◆ What the task asks:
Quote the lines exactly, starting with the line that contains "for k, arm_name" and ending with the line that contains "bpy.data.objects.remove(obj)", and leave out all other lines.

◆ Data excerpt:
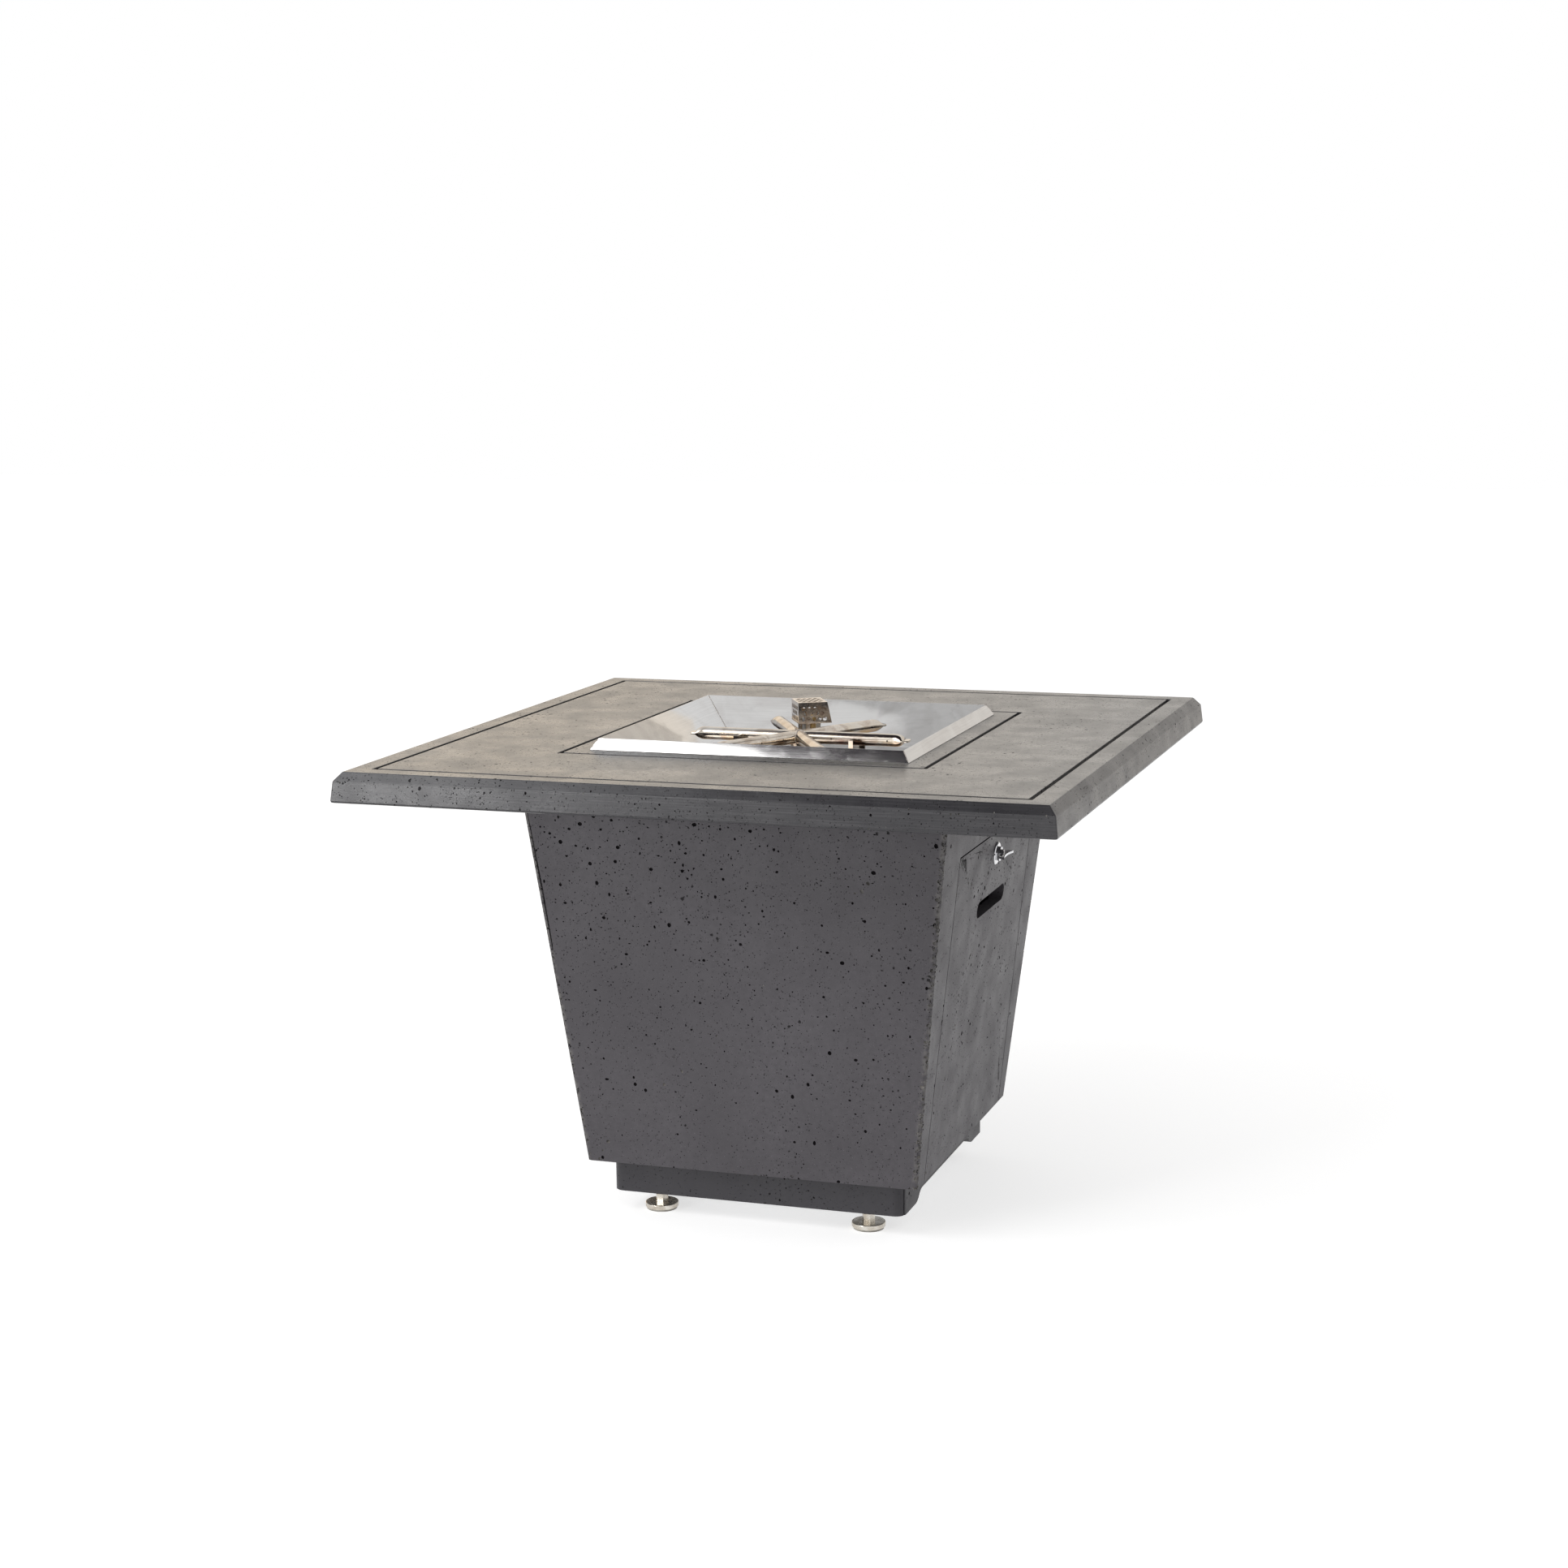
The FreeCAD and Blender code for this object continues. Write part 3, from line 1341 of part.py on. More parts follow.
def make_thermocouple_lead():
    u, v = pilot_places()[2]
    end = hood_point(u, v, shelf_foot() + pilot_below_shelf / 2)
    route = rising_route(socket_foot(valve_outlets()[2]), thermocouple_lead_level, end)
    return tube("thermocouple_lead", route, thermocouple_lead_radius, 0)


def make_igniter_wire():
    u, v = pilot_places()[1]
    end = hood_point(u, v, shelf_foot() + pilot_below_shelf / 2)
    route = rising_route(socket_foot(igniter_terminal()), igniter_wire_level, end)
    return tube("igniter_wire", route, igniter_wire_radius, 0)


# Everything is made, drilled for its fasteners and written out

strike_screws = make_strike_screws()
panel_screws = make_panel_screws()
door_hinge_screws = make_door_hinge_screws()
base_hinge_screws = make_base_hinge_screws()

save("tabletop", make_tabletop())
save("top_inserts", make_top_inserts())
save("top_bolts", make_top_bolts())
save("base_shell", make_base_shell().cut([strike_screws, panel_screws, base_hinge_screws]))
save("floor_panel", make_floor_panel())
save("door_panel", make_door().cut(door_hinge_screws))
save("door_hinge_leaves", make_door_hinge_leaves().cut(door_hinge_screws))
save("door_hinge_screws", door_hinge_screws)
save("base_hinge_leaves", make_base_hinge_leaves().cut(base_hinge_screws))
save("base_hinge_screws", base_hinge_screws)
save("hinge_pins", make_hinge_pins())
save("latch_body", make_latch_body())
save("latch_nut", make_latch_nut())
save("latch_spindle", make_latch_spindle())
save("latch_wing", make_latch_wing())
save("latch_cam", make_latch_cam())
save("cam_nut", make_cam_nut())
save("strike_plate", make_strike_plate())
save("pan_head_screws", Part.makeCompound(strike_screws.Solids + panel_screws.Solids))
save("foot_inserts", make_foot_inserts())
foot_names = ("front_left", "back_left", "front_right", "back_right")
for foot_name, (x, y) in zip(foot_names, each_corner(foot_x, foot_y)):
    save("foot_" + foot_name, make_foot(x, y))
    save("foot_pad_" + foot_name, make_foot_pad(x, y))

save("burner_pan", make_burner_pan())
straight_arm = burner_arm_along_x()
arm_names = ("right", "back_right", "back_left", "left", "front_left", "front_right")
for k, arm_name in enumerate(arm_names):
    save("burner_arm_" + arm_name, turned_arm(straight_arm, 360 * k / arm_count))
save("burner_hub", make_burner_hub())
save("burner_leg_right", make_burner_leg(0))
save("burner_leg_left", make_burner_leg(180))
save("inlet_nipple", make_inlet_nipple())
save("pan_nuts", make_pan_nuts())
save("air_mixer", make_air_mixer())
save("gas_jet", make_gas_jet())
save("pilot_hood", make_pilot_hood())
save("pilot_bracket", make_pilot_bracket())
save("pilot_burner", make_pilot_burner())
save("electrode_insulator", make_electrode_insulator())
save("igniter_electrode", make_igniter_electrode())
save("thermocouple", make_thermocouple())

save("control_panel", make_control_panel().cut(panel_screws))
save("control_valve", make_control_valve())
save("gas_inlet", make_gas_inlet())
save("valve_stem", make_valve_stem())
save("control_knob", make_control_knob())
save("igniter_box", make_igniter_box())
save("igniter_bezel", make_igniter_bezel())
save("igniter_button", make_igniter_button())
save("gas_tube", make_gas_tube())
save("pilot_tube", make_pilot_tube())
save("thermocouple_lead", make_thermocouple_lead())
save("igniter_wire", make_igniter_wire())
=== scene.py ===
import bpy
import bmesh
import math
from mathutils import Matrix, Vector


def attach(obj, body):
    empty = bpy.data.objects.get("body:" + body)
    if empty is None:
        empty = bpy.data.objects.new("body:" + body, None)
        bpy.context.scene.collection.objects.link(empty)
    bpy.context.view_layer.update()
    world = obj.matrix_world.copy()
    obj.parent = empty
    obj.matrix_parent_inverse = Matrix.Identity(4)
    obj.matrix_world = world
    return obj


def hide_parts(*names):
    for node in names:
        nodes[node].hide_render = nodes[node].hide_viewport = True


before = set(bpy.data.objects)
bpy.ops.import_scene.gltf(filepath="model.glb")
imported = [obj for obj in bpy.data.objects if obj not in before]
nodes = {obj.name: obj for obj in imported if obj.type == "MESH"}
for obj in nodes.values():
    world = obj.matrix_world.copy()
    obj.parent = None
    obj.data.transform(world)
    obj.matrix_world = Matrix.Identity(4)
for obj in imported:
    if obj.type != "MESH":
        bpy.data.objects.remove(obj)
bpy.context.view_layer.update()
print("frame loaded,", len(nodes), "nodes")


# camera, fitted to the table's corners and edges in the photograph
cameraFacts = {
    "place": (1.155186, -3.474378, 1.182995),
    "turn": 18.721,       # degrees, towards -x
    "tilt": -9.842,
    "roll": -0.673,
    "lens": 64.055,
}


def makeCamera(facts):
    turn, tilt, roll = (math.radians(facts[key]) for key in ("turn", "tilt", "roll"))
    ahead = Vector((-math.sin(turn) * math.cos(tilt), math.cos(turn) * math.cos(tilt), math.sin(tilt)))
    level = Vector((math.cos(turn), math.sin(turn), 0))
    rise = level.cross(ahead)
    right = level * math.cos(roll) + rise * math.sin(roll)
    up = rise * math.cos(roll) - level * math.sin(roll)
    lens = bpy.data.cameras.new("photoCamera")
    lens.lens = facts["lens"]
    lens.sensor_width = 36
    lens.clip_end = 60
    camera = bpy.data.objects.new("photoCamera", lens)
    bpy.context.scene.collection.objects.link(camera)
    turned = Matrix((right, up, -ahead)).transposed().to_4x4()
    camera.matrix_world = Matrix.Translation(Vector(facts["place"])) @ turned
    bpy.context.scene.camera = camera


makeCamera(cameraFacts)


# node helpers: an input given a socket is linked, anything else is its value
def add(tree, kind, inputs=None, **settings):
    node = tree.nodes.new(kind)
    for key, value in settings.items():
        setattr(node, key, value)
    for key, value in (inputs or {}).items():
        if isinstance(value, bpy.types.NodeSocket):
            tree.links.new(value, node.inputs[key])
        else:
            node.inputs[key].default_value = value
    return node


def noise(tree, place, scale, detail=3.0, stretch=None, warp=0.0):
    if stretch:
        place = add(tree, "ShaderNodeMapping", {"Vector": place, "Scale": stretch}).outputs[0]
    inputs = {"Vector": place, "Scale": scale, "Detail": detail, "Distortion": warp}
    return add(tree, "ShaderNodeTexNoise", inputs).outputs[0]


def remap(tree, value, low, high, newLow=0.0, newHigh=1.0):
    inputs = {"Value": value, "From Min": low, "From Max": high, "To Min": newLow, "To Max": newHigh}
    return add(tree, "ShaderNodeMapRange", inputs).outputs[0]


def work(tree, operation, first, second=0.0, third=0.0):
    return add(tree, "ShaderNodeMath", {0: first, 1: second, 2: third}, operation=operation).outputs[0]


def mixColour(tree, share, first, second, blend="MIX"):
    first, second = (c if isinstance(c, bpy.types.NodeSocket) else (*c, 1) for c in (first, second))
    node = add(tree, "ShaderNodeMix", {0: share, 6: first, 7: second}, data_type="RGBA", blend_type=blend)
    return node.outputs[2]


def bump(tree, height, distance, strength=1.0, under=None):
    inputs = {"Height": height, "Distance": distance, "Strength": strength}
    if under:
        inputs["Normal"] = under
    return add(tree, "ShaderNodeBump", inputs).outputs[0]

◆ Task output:
for k, arm_name in enumerate(arm_names):
    save("burner_arm_" + arm_name, turned_arm(straight_arm, 360 * k / arm_count))
save("burner_hub", make_burner_hub())
save("burner_leg_right", make_burner_leg(0))
save("burner_leg_left", make_burner_leg(180))
save("inlet_nipple", make_inlet_nipple())
save("pan_nuts", make_pan_nuts())
save("air_mixer", make_air_mixer())
save("gas_jet", make_gas_jet())
save("pilot_hood", make_pilot_hood())
save("pilot_bracket", make_pilot_bracket())
save("pilot_burner", make_pilot_burner())
save("electrode_insulator", make_electrode_insulator())
save("igniter_electrode", make_igniter_electrode())
save("thermocouple", make_thermocouple())

save("control_panel", make_control_panel().cut(panel_screws))
save("control_valve", make_control_valve())
save("gas_inlet", make_gas_inlet())
save("valve_stem", make_valve_stem())
save("control_knob", make_control_knob())
save("igniter_box", make_igniter_box())
save("igniter_bezel", make_igniter_bezel())
save("igniter_button", make_igniter_button())
save("gas_tube", make_gas_tube())
save("pilot_tube", make_pilot_tube())
save("thermocouple_lead", make_thermocouple_lead())
save("igniter_wire", make_igniter_wire())
=== scene.py ===
import bpy
import bmesh
import math
from mathutils import Matrix, Vector


def attach(obj, body):
    empty = bpy.data.objects.get("body:" + body)
    if empty is None:
        empty = bpy.data.objects.new("body:" + body, None)
        bpy.context.scene.collection.objects.link(empty)
    bpy.context.view_layer.update()
    world = obj.matrix_world.copy()
    obj.parent = empty
    obj.matrix_parent_inverse = Matrix.Identity(4)
    obj.matrix_world = world
    return obj


def hide_parts(*names):
    for node in names:
        nodes[node].hide_render = nodes[node].hide_viewport = True


before = set(bpy.data.objects)
bpy.ops.import_scene.gltf(filepath="model.glb")
imported = [obj for obj in bpy.data.objects if obj not in before]
nodes = {obj.name: obj for obj in imported if obj.type == "MESH"}
for obj in nodes.values():
    world = obj.matrix_world.copy()
    obj.parent = None
    obj.data.transform(world)
    obj.matrix_world = Matrix.Identity(4)
for obj in imported:
    if obj.type != "MESH":
        bpy.data.objects.remove(obj)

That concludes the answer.